INFORMATION SUPPLIED
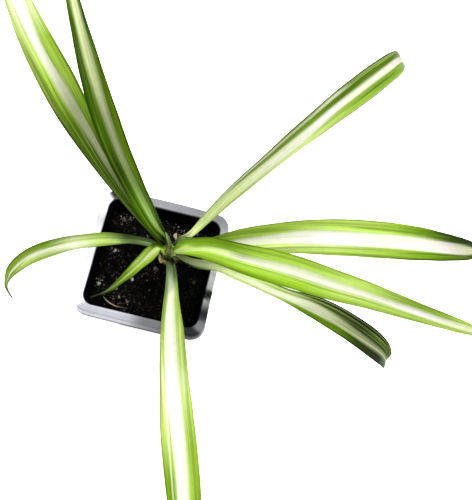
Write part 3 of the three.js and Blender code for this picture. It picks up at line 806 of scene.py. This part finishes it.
def leaf_piece(leaf, seed, columns=COLUMNS, spacing=ROW_SPACING):
    """A blade: a thin strip along its midrib, folded at the middle, arched, veined and rippled."""
    points = [CROWN_AT + point for point in np.array(leaf["points"], float)]
    u, at, side, up, length = carried_frames(points, spacing)
    twist = np.radians(along(leaf.get("twist", [0, 0]), u))[:, None]
    side, up = side * np.cos(twist) + up * np.sin(twist), up * np.cos(twist) - side * np.sin(twist)

    v = np.linspace(-1, 1, columns + 1)
    size = np.abs(v)[None, :]
    fold = np.radians(along(leaf["fold"], u))[:, None]
    half = np.maximum(along(leaf["widths"], u), MIN_WIDTH)[:, None] / 2
    left, right = (along(shares(leaf.get(key, [0, 0])), u)[:, None] for key in ("lean", "lean_right"))
    half = half * np.where(v > 0, 1 + left, 1 + right)
    open_part = smoothstep(*OPENS, u)[:, None] * (1 - smoothstep(*CLOSES, u))[:, None]

    crease = (np.sqrt(v**2 + CREASE**2) - CREASE) / (math.sqrt(1 + CREASE**2) - CREASE)
    place_along = (u * length / RIPPLE_LENGTH)[:, None]
    waves = value_noise(place_along, np.where(v > 0, 0.0, 7.0)[None, :], seed) - 0.5
    across = v * half * np.cos(fold)
    height = crease * half * np.sin(fold) + 4 * size * (1 - size) * half * ARCH * open_part
    height = height + VEIN_HEIGHT * np.cos(2 * math.pi * v * half / VEIN_SPACING) * open_part
    height = height + 2 * RIPPLE_HEIGHT * size**3 * waves * open_part

    run = np.hypot(np.gradient(across, axis=1), np.gradient(height, axis=1))
    normal_across = -np.gradient(height, axis=1) / run
    normal_up = np.gradient(across, axis=1) / run
    thick = EDGE_THICKNESS + (MIDRIB_THICKNESS - EDGE_THICKNESS) * (1 - size**1.5)
    thick = np.minimum(thick, half * TIP_THICKNESS)
    keel = KEEL_HEIGHT * np.exp(-((v * half / KEEL_WIDTH) ** 2)) * (1 - smoothstep(*KEEL_ENDS, u))[:, None]

    def surface(offset):
        a = (across + normal_across * offset)[..., None]
        h = (height + normal_up * offset)[..., None]
        return (at[:, None] + side[:, None] * a + up[:, None] * h).reshape(-1, 3)

    vertices = np.concatenate([surface(thick / 2), surface(-thick / 2 - keel)])
    colour = blade_colours(leaf, u, v, half, length, seed).reshape(-1, 3)
    beneath = colour * UNDERSIDE_LIGHT + linear(PALETTE["sage"]) * UNDERSIDE_PALE
    map_along = np.repeat(u[:, None] * length / MAP_SIZE, columns + 1, axis=1)
    uv = np.stack([map_along, v * half / MAP_SIZE + seed], axis=2).reshape(-1, 2)
    return new_piece(
        leaf["name"] + "_blade", vertices, blade_faces(len(u), columns),
        np.concatenate([colour, beneath]), np.concatenate([uv, uv]),
    )


for number, leaf in enumerate(LEAVES):
    place(leaf_piece(leaf, LEAF_SEED + number), LEAF, "leaf", leaf["name"])
place(leaf_piece(HUSK, HUSK_SEED, HUSK_COLUMNS, HUSK_ROW_SPACING), DRY, "dry", HUSK["name"])

# Crown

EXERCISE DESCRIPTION
Quote every line of the data, word for word.

EXERCISE RESULT
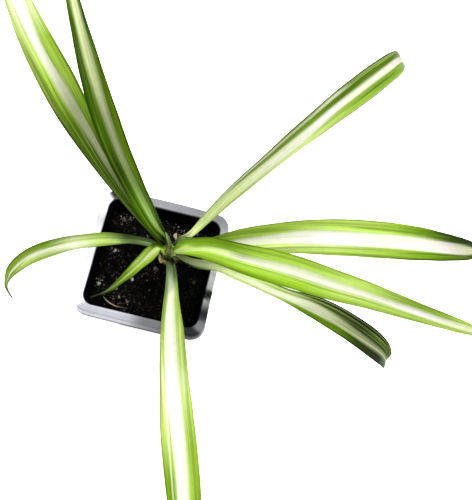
Write part 3 of the three.js and Blender code for this picture. It picks up at line 806 of scene.py. This part finishes it.
def leaf_piece(leaf, seed, columns=COLUMNS, spacing=ROW_SPACING):
    """A blade: a thin strip along its midrib, folded at the middle, arched, veined and rippled."""
    points = [CROWN_AT + point for point in np.array(leaf["points"], float)]
    u, at, side, up, length = carried_frames(points, spacing)
    twist = np.radians(along(leaf.get("twist", [0, 0]), u))[:, None]
    side, up = side * np.cos(twist) + up * np.sin(twist), up * np.cos(twist) - side * np.sin(twist)

    v = np.linspace(-1, 1, columns + 1)
    size = np.abs(v)[None, :]
    fold = np.radians(along(leaf["fold"], u))[:, None]
    half = np.maximum(along(leaf["widths"], u), MIN_WIDTH)[:, None] / 2
    left, right = (along(shares(leaf.get(key, [0, 0])), u)[:, None] for key in ("lean", "lean_right"))
    half = half * np.where(v > 0, 1 + left, 1 + right)
    open_part = smoothstep(*OPENS, u)[:, None] * (1 - smoothstep(*CLOSES, u))[:, None]

    crease = (np.sqrt(v**2 + CREASE**2) - CREASE) / (math.sqrt(1 + CREASE**2) - CREASE)
    place_along = (u * length / RIPPLE_LENGTH)[:, None]
    waves = value_noise(place_along, np.where(v > 0, 0.0, 7.0)[None, :], seed) - 0.5
    across = v * half * np.cos(fold)
    height = crease * half * np.sin(fold) + 4 * size * (1 - size) * half * ARCH * open_part
    height = height + VEIN_HEIGHT * np.cos(2 * math.pi * v * half / VEIN_SPACING) * open_part
    height = height + 2 * RIPPLE_HEIGHT * size**3 * waves * open_part

    run = np.hypot(np.gradient(across, axis=1), np.gradient(height, axis=1))
    normal_across = -np.gradient(height, axis=1) / run
    normal_up = np.gradient(across, axis=1) / run
    thick = EDGE_THICKNESS + (MIDRIB_THICKNESS - EDGE_THICKNESS) * (1 - size**1.5)
    thick = np.minimum(thick, half * TIP_THICKNESS)
    keel = KEEL_HEIGHT * np.exp(-((v * half / KEEL_WIDTH) ** 2)) * (1 - smoothstep(*KEEL_ENDS, u))[:, None]

    def surface(offset):
        a = (across + normal_across * offset)[..., None]
        h = (height + normal_up * offset)[..., None]
        return (at[:, None] + side[:, None] * a + up[:, None] * h).reshape(-1, 3)

    vertices = np.concatenate([surface(thick / 2), surface(-thick / 2 - keel)])
    colour = blade_colours(leaf, u, v, half, length, seed).reshape(-1, 3)
    beneath = colour * UNDERSIDE_LIGHT + linear(PALETTE["sage"]) * UNDERSIDE_PALE
    map_along = np.repeat(u[:, None] * length / MAP_SIZE, columns + 1, axis=1)
    uv = np.stack([map_along, v * half / MAP_SIZE + seed], axis=2).reshape(-1, 2)
    return new_piece(
        leaf["name"] + "_blade", vertices, blade_faces(len(u), columns),
        np.concatenate([colour, beneath]), np.concatenate([uv, uv]),
    )


for number, leaf in enumerate(LEAVES):
    place(leaf_piece(leaf, LEAF_SEED + number), LEAF, "leaf", leaf["name"])
place(leaf_piece(HUSK, HUSK_SEED, HUSK_COLUMNS, HUSK_ROW_SPACING), DRY, "dry", HUSK["name"])

# Crown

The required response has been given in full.